The feral "hog apocalypse" in Texas has been shelved. "Citing the threat of lawsuits, Scimetrics, the company behind the only Environmental Protection Agency-approved pesticide for feral hogs, announced Tuesday it had withdrawn its request for registration in Texas," Morgan Smith reports for The Texas Tribune. Scimetrics said in a statement: "Under the threat of many lawsuits, our family-owned company cannot at this time risk the disruption of our business and continue to compete with special interests in Texas that have larger resources to sustain a lengthy legal battle."
Agriculture Commissioner Sid Miller in February "announced a rule change in the Texas Administrative Code that classifies a warfarin-based compound called 'Kaput Feral Hog Lure' as a state-limited-use pesticide" to combat the state's feral hog problem, which is estimated to cause more than $50 million in damage a year. Miller's decision led to protests that the pesticide is inhumane and that other species might eat it.
Miller, in a statement, called the decision by Scimetrics to pull its request for registration, "just another kick in the teeth for rural Texans," Smith writes. The decision "comes a week after a bill that would require state agency or university research before the use of lethal pesticides on wild pigs overwhelmingly passed the Texas House."
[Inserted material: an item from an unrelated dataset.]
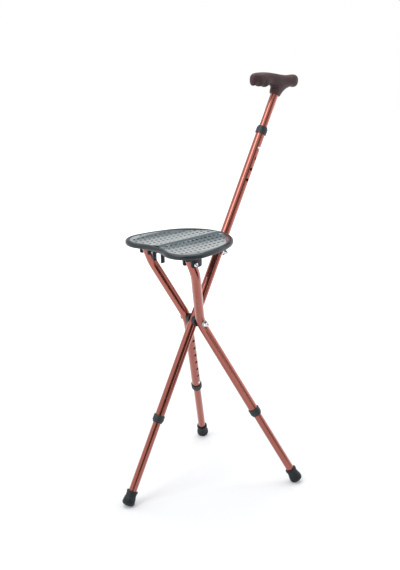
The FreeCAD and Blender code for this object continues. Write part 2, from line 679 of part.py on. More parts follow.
# Seat
def seat_arcs(inset):
    """Arcs of the heart-shaped outline, moved in by inset: centre, radius, from, to."""
    rear, side, lobe = size("rear_radius"), size("side_radius"), size("lobe_radius")
    first = math.radians(size("rear_angle"))
    second = math.radians(size("side_angle"))
    third = -math.radians(size("lobe_angle"))

    def step(centre, angle, distance):
        return FreeCAD.Vector(centre.x + math.cos(angle) * distance,
                              centre.y + math.sin(angle) * distance, 0)

    rear_centre = FreeCAD.Vector(0, size("seat_rear") - rear, 0)
    side_centre = step(rear_centre, first, rear - side)
    lobe_centre = step(side_centre, second, side - lobe)
    notch = -lobe_centre.x / math.cos(third) - lobe
    notch_centre = step(lobe_centre, third, lobe + notch)
    up = math.pi
    right = [
        (side_centre, side - inset, second, first),
        (lobe_centre, lobe - inset, third, second),
    ]
    left = [(FreeCAD.Vector(-c.x, c.y, 0), r, up - b, up - a) for c, r, a, b in right]
    return (
        [(rear_centre, rear - inset, first, up - first)]
        + left
        + [(notch_centre, notch + inset, third + up, -third)]
        + right[::-1]
    )


def seat_outline(inset):
    return [
        Part.ArcOfCircle(Part.Circle(centre, FreeCAD.Vector(0, 0, 1), radius), start, end)
        for centre, radius, start, end in seat_arcs(inset)
    ]


def seat_block(label, inset, bottom, height, bevel=None):
    """A block with the seat's outline, padded from a sketch of its arcs."""
    body = doc.addObject("PartDesign::Body", label)
    sketch = sketch_on(body, "XY_Plane", label + "_outline", bottom)
    for arc in seat_outline(inset):
        sketch.addGeometry(arc, False)
    pad = body.newObject("PartDesign::Pad", label + "_pad")
    pad.Profile = sketch
    pad.setExpression("Length", height)
    body.Tip = pad
    if bevel:
        doc.recompute()
        edges = [
            "Edge%d" % number
            for number, edge in enumerate(pad.Shape.Edges, start=1)
            if edge.BoundBox.ZLength < 0.01
        ]
        edge = body.newObject("PartDesign::Chamfer", label + "_bevel")
        edge.Base = (pad, edges)
        edge.setExpression("Size", bevel)
        body.Tip = edge
    return body


def both_sides(x0, x1):
    """A span along X and its mirror image."""
    return [(x0, x1), ("-(%s)" % x1, "-(%s)" % x0)]


def make_ears(lift):
    pieces = []
    low, front, rear = "-Sheet.ear_drop", "-Sheet.ear_front", "Sheet.ear_rear"
    corner = "4"
    spans = both_sides("Fits.ear_x", "Fits.ear_x + Sheet.ear_thick")
    spans += both_sides("Fits.ear_inner_x - Sheet.ear_thick", "Fits.ear_inner_x")
    for x0, x1 in spans:
        pieces.append(box(x0, x1, front, rear, low + " + " + corner, lift + " + 3"))
        pieces.append(box(x0, x1, front + " + " + corner, rear + " - " + corner, low, lift))
        for y in (front + " + " + corner, rear + " - " + corner):
            pieces.append(cross_rod(corner, x0, x1, low + " + " + corner, y))
    return pieces


def make_hooks(lift):
    """Plates beside the stick, and the slots that let the seat drop on its pin."""
    half = "Sheet.pin_d / 2 + Sheet.face_gap"
    around = half + " + Sheet.hook_wall"
    y, z = "Fits.hook_y", "Fits.hook_z"
    plates = []
    for x0, x1 in both_sides("Fits.hook_x", "Fits.hook_x + Sheet.hook_thick"):
        plates.append(cross_rod(around, x0, x1, z, y))
        plates.append(box(x0, x1, "%s - (%s)" % (y, around), "%s + %s" % (y, around), z,
                          lift + " + 2"))
    slot = fresh("Part::Box", "slot")
    slot.Length = 80
    slot.setExpression("Width", "4 * Sheet.pin_d")
    slot.setExpression("Height", "2 * (%s)" % half)
    turn = place("-40", y, z, TILT, "180 + Sheet.hook_slant")
    slot.setExpression("Placement", turn + " * " + place(0, 0, "-(%s)" % half))
    return plates, [cross_rod(half, "-40", "40", z, y), slot]


def make_clips(lift):
    """Two springy tabs that the folded stick is pressed between."""
    pieces = []
    inner = "Sheet.tube_od / 2 + Sheet.clip_gap"
    front, low = "-Sheet.clip_front", "-Sheet.clip_drop"
    for x0, x1 in both_sides(inner, inner + " + Sheet.clip_thick"):
        pieces.append(box(x0, x1, front, front + " + Sheet.clip_width", low, lift + " + 5"))
    for sign in (1, -1):
        pieces.append(cylinder("Sheet.clip_bead", "Sheet.clip_width", place(
            "%d * (%s)" % (sign, inner), front, low + " + Sheet.clip_bead", TILT, -90)))
    return pieces


def make_seat_frame():
    lift = "Sheet.seat_lift"
    rim = seat_block("rim", 0, lift, "Sheet.rim_height", "Sheet.rim_edge")
    recess = seat_block("recess", size("rim_width"), "Fits.panel_low - Sheet.fit_gap",
                        "Sheet.rim_height")
    window = seat_block("window", size("rim_width") + size("ledge"), lift + " - 1",
                        "2 * Sheet.rim_height")
    wide, low, high = "2 * Sheet.seat_rear", lift + " - 2", lift + " + 3 * Sheet.rim_height"
    cross = box("-" + wide, wide, "-Sheet.ear_front", "Sheet.web_width - Sheet.ear_front",
                low, high)
    spine = box("-Sheet.spine_width / 2", "Sheet.spine_width / 2", "-" + wide, wide, low, high)
    openings = cut(window, [cross, spine])
    plates, slots = make_hooks(lift)
    pieces = [cut(rim, [recess, openings])] + make_ears(lift) + plates + make_clips(lift)
    bolt = cross_rod("Sheet.hinge_bolt_d / 2 + Sheet.fit_gap", "-120", "120")
    keep("seat_frame", cut(fuse(pieces), [bolt] + slots), SEAT)


def make_vents():
    """Vent holes in columns, every second column half a step out."""
    sketch = doc.addObject("Sketcher::SketchObject", "vents")
    sketch.setExpression("Placement", place(0, 0, "Fits.panel_low - 1"))
    inset = size("rim_width") + size("panel_gap") + size("vent_margin")
    field = Part.Face(Part.Wire([arc.toShape() for arc in seat_outline(inset)]))
    row, pitch, sides = size("vent_row"), size("vent_pitch"), int(size("vent_sides"))
    columns, rows = int(size("seat_rear") / row), int(2 * size("seat_rear") / pitch)
    ring = [FreeCAD.Vector(math.cos(turn), math.sin(turn), 0) * (size("vent_d") / 2)
            for turn in (2 * math.pi * (k + 0.5) / sides for k in range(sides))]
    lines = []
    for i in range(-columns, columns + 1):
        for j in range(-rows, rows):
            point = FreeCAD.Vector(i * row, (j + (abs(i) % 2) / 2) * pitch, 0)
            if i and field.isInside(point, 0.01, True):
                lines += [Part.LineSegment(point + ring[k - 1], point + ring[k])
                          for k in range(sides)]
    sketch.addGeometry(lines, False)
    holes = fresh("Part::Extrusion", "vent_holes")
    holes.Base = sketch
    holes.DirMode = "Normal"
    holes.Solid = True
    holes.setExpression("LengthFwd", "2 * Sheet.panel_thick + Sheet.ridge")
    return holes


def make_seat_panel():
    """A panel with two shallow dishes, a ridge between them, and vents."""
    inset = size("rim_width") + size("panel_gap")
    low = "Fits.panel_low"
    dishes = []
    for sign in (1, -1):
        ring = fresh("Part::Torus", "dish")
        ring.setExpression("Radius1", "Fits.dish_sweep - Fits.dish_radius")
        ring.setExpression("Radius2", "Fits.dish_radius")
        height = "Fits.panel_top - Sheet.dish + Fits.dish_sweep"
        ring.setExpression("Placement", place(
            "%d * (Sheet.dish_start + Sheet.dish_half)" % sign, "Sheet.dish_middle", height,
            ALONG_X, 90))
        dishes.append(ring)
    block = cut(seat_block("panel_block", inset, low, "Sheet.panel_thick"), dishes)
    tall = seat_block("ridge_block", inset, low, "2 * Sheet.panel_thick")
    bow = cylinder("Fits.ridge_radius", "2 * Sheet.seat_rear", place(
        0, "-Sheet.seat_rear / 2", "Fits.panel_top + Sheet.ridge - Fits.ridge_radius",
        TILT, -90))
    keep("seat_panel", cut(fuse([block, common(bow, tall)]), [make_vents()]), SEAT)


# Grip
def make_grip():
    """A lofted bar on a socket, with finger grooves under its front."""
    front, rear, wide = -size("grip_front"), size("grip_rear"), size("grip_half_width")
    stations = [
        # Along the bar, middle height, half height and half width.
        (front, 5.5, 4.5, wide - 7),
        (front + 2, 5.2, 8.5, wide - 3.5),
        (front + 6, 4.9, 11.5, wide - 1.5),
        (front + 24, 4.2, 13.5, wide),
        (front + 48, 4.1, 13.4, wide - 0.2),
        (front + 69, 1.1, 13, wide - 0.5),
        (4, -1, 12.2, wide - 0.8),
        (rear - 31, -2.5, 12, wide - 0.5),
        (rear - 12, -2.3, 12.6, wide),
        (rear - 4, -2, 9.2, wide - 2.5),
        (rear, -2.4, 4.5, wide - 7),
    ]
    sides = int(size("grip_sides"))
    turns = [2 * math.pi * (k + 0.5) / sides for k in range(sides)]
    rings = []
    for y, z, tall, across in stations:
        ring = fresh("Part::Polygon", "ring")
        ring.Nodes = [FreeCAD.Vector(across * math.cos(a), tall * math.sin(a), 0) for a in turns]
        ring.Close = True
        ring.setExpression("Placement", GRIP + " * " + place(0, y, z, TILT, 90))
        rings.append(ring)
    bar = fresh("Part::Loft", "bar")
    bar.Sections = rings
    bar.Solid = True
    bar.Ruled = True
    mouth = place(0, 0, "Sheet.socket_height")
    neck = cone("Sheet.socket_d / 2", "Sheet.grip_half_width", "Sheet.tube_in_grip + 4",
                STICK + " * " + mouth)
    bore = cylinder("Fits.inner_od / 2 + Sheet.fit_gap", "Sheet.tube_in_grip + 1 + Sheet.fit_gap",
                    STICK + " * " + place(0, 0, "Sheet.socket_height - 1"))
    grooves = []
    for y, z, radius in (
            (front + 13.5, -4.7, "Sheet.groove_radius"),
            (front + 28.5, -7.1, "Sheet.groove_radius"),
            (front + 52, -7.8, "Sheet.thumb_radius")):
        where = place("-30", y, "%s - %s" % (z, radius), ALONG_X, 90)
        grooves.append(cylinder(radius, "60", GRIP + " * " + where))
    grip = cut(fuse([cut(bar, grooves), neck]), [bore])
    grip.Label = "handle_grip"
    parts["handle_grip"] = grip


def write_parts():
    os.makedirs("parts", exist_ok=True)
    for name, item in parts.items():
        item.Shape.exportStep("parts/%s.step" % name)


def check():
    for item in doc.Objects:
        if "Invalid" in item.State or "Error" in item.State:
            raise RuntimeError("%s failed: %s" % (item.Label, item.State))
    for name, item in parts.items():
        if item.Shape.isNull() or not item.Shape.isValid():
            raise RuntimeError("%s has no valid shape" % name)


def make_foot(name, frame, foot, outer_end, outer_tube_end, button, side):
    """A foot that slides in an outer tube: tube, bush, tip, washer and button."""
    bottom = "-(%s) + Sheet.tip_floor + Sheet.washer_thick + 2 * Sheet.fit_gap" % foot
    top = "-%s + Sheet.foot_insert" % outer_end
    make_inner_tube(name + "_foot_tube", frame, bottom, top, "-" + button, side)
    make_bush(name + "_foot_bush", frame, top, False)
    make_tip(name + "_foot_tip", frame, foot)
    make_washer(name + "_foot_washer", frame, foot)
    make_button(name + "_foot_button", frame, "-" + button, side)
    make_button_spring(name + "_foot_button_spring", frame, "-" + button, side)
    make_collar(outer_tube_end, frame, "-" + outer_end, False)


make_main_tube()
make_collar("upper_collar", STICK, "Sheet.main_top", True)
make_hub()
make_seat_pin()
grip_end = "Sheet.main_top - Sheet.handle_insert"
make_inner_tube("handle_tube", STICK, grip_end, "Sheet.socket_height + Sheet.tube_in_grip",
                "Fits.handle_button", 1)
make_bush("handle_bush", STICK, grip_end, True)
make_button("handle_button", STICK, "Fits.handle_button", 1)
make_button_spring("handle_button_spring", STICK, "Fits.handle_button", 1)
make_grip()
make_foot("main", STICK, "Fits.main_foot", "Sheet.main_bottom", "main_collar",
          "Fits.main_button", -1)
for label, sign in SIDES.items():
    make_leg_tube(label + "_leg_tube", sign)
    make_leg_plug(label + "_leg_plug", sign)
    make_foot(label, lower_leg(sign), "Fits.leg_foot", "Sheet.leg_bottom",
              label + "_leg_collar", "Fits.leg_button", -sign)
make_hinge_bolts()
make_seat_frame()
make_seat_panel()
doc.recompute()
check()
write_parts()
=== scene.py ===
"""A walking stick that opens into a three-legged stool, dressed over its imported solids."""

from math import acos, asin, atan2, ceil, copysign, cos, degrees, pi, radians, sin, sqrt, tan

import bmesh
import bpy
import numpy as np
from mathutils import Matrix, Vector
from mathutils.geometry import delaunay_2d_cdt


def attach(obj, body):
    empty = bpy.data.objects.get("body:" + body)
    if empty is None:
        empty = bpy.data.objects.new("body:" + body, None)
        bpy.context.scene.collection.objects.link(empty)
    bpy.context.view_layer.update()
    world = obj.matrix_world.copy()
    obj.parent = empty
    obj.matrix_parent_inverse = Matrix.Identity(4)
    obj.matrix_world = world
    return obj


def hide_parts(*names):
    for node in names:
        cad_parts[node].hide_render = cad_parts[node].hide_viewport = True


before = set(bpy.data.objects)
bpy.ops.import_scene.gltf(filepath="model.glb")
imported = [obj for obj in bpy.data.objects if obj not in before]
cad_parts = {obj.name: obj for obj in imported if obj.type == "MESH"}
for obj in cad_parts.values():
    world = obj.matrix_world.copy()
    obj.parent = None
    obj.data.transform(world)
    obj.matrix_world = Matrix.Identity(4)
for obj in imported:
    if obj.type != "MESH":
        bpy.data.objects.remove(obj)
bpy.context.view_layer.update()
MM = 0.001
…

Mark Loeffler, a spokesman for the Texas Agriculture Department, said "there are no restrictions on the company seeking re-registration in the future," Smith writes. He said "the department was honoring the company’s request to remove its application but would continue an already-in-motion process to establish rules governing the use of the poison in the state. The department held a public hearing on the rules in Waco on Monday."